* Brief
Only the lines starting at the one that contains "bpy.context.view_layer.update()" and running to the end should be repeated, exactly as written.

* Dataset excerpt
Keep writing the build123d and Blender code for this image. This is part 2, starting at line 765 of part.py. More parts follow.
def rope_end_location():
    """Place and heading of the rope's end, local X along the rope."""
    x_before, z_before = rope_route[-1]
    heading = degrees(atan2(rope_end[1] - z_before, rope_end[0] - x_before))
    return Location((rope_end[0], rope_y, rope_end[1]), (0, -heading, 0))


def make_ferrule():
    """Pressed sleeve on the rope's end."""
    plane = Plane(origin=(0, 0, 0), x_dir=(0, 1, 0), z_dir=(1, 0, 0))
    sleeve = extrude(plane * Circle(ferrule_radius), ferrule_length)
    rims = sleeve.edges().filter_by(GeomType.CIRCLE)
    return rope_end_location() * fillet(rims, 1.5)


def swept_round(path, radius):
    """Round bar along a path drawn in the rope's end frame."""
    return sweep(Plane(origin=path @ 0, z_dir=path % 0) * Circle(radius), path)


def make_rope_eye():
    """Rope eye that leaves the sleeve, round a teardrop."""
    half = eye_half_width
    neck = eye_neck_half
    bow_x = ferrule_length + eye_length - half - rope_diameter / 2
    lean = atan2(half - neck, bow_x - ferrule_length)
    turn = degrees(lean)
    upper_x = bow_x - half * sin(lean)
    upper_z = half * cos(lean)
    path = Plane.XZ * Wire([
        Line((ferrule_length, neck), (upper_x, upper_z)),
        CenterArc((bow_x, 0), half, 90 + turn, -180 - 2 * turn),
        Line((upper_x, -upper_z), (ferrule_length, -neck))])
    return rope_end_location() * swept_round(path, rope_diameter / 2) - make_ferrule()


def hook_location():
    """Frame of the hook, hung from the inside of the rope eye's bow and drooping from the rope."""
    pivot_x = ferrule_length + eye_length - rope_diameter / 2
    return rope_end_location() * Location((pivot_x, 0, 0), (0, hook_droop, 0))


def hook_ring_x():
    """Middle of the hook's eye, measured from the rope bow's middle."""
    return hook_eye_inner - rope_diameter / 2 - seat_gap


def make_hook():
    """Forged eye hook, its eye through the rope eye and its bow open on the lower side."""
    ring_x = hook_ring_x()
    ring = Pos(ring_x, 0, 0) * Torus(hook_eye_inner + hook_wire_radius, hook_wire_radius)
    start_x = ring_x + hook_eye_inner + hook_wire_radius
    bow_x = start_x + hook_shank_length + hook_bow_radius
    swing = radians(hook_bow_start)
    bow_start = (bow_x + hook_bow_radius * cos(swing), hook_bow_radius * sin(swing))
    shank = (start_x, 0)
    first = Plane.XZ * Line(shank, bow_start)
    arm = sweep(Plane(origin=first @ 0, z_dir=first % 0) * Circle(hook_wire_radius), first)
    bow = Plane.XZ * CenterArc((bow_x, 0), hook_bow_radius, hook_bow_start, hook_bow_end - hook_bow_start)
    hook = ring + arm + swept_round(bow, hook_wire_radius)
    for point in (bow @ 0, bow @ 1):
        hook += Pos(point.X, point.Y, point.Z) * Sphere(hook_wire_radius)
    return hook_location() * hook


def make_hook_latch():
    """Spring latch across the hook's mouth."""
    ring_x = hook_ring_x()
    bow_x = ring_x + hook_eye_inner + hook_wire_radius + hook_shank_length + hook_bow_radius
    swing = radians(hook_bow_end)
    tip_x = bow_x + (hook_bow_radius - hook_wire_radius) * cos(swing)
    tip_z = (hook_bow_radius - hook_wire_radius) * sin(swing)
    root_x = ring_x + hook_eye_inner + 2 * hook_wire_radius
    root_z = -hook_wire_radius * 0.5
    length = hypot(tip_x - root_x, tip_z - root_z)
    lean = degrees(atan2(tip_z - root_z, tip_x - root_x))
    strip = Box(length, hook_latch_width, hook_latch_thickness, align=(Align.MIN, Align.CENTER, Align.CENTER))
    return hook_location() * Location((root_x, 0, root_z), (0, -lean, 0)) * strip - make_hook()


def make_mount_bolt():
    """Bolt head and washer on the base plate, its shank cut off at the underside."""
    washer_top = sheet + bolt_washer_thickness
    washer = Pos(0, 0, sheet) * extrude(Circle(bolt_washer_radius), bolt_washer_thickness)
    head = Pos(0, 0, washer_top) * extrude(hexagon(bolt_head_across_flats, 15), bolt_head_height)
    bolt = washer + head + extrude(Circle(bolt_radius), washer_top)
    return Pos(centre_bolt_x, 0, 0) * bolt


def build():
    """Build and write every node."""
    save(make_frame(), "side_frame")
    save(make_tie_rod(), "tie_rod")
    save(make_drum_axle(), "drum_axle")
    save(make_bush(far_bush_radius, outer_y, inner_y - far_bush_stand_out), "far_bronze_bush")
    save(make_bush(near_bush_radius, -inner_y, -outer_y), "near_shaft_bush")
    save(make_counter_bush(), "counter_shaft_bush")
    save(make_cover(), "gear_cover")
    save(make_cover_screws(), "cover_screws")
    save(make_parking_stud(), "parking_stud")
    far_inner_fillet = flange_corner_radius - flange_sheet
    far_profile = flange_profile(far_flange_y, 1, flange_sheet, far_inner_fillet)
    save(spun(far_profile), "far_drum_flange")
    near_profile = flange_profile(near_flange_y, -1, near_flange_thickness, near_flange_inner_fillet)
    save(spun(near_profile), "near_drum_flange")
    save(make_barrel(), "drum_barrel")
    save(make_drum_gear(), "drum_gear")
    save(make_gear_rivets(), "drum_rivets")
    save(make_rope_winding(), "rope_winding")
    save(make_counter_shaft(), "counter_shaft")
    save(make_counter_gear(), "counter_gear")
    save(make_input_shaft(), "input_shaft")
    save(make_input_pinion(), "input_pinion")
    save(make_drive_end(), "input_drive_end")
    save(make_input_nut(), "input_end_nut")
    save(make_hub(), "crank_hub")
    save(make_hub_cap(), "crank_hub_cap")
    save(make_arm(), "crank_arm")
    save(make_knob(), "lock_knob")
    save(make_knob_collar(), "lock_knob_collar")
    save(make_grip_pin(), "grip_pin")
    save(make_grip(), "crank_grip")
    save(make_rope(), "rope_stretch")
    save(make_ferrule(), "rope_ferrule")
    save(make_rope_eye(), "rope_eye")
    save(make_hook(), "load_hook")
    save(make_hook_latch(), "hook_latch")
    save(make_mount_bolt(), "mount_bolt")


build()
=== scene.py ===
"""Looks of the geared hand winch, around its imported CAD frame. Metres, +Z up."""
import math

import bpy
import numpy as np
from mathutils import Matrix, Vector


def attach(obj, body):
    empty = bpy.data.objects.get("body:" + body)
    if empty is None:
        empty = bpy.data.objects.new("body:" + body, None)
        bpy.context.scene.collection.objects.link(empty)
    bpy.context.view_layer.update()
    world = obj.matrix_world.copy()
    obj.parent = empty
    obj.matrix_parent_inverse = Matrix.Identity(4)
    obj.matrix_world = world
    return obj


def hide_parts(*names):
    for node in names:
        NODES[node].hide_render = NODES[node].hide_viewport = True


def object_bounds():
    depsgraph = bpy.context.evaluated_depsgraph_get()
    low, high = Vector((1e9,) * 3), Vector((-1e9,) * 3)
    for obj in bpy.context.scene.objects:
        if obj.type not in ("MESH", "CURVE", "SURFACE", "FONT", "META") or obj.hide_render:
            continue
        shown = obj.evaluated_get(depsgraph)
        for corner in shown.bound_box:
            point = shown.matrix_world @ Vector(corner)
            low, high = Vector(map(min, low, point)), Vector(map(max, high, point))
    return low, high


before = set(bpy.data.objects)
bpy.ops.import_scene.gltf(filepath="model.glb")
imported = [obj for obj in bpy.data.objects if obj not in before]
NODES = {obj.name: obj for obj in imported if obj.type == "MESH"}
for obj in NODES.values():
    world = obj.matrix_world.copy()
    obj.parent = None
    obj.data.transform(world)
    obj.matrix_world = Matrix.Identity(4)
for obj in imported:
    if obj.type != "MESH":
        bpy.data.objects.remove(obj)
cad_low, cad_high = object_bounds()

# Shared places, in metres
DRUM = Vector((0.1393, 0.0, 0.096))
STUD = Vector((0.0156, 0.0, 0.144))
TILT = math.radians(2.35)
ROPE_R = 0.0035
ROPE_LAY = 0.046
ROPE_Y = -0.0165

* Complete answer
    bpy.context.view_layer.update()
    world = obj.matrix_world.copy()
    obj.parent = empty
    obj.matrix_parent_inverse = Matrix.Identity(4)
    obj.matrix_world = world
    return obj


def hide_parts(*names):
    for node in names:
        NODES[node].hide_render = NODES[node].hide_viewport = True


def object_bounds():
    depsgraph = bpy.context.evaluated_depsgraph_get()
    low, high = Vector((1e9,) * 3), Vector((-1e9,) * 3)
    for obj in bpy.context.scene.objects:
        if obj.type not in ("MESH", "CURVE", "SURFACE", "FONT", "META") or obj.hide_render:
            continue
        shown = obj.evaluated_get(depsgraph)
        for corner in shown.bound_box:
            point = shown.matrix_world @ Vector(corner)
            low, high = Vector(map(min, low, point)), Vector(map(max, high, point))
    return low, high


before = set(bpy.data.objects)
bpy.ops.import_scene.gltf(filepath="model.glb")
imported = [obj for obj in bpy.data.objects if obj not in before]
NODES = {obj.name: obj for obj in imported if obj.type == "MESH"}
for obj in NODES.values():
    world = obj.matrix_world.copy()
    obj.parent = None
    obj.data.transform(world)
    obj.matrix_world = Matrix.Identity(4)
for obj in imported:
    if obj.type != "MESH":
        bpy.data.objects.remove(obj)
cad_low, cad_high = object_bounds()

# Shared places, in metres
DRUM = Vector((0.1393, 0.0, 0.096))
STUD = Vector((0.0156, 0.0, 0.144))
TILT = math.radians(2.35)
ROPE_R = 0.0035
ROPE_LAY = 0.046
ROPE_Y = -0.0165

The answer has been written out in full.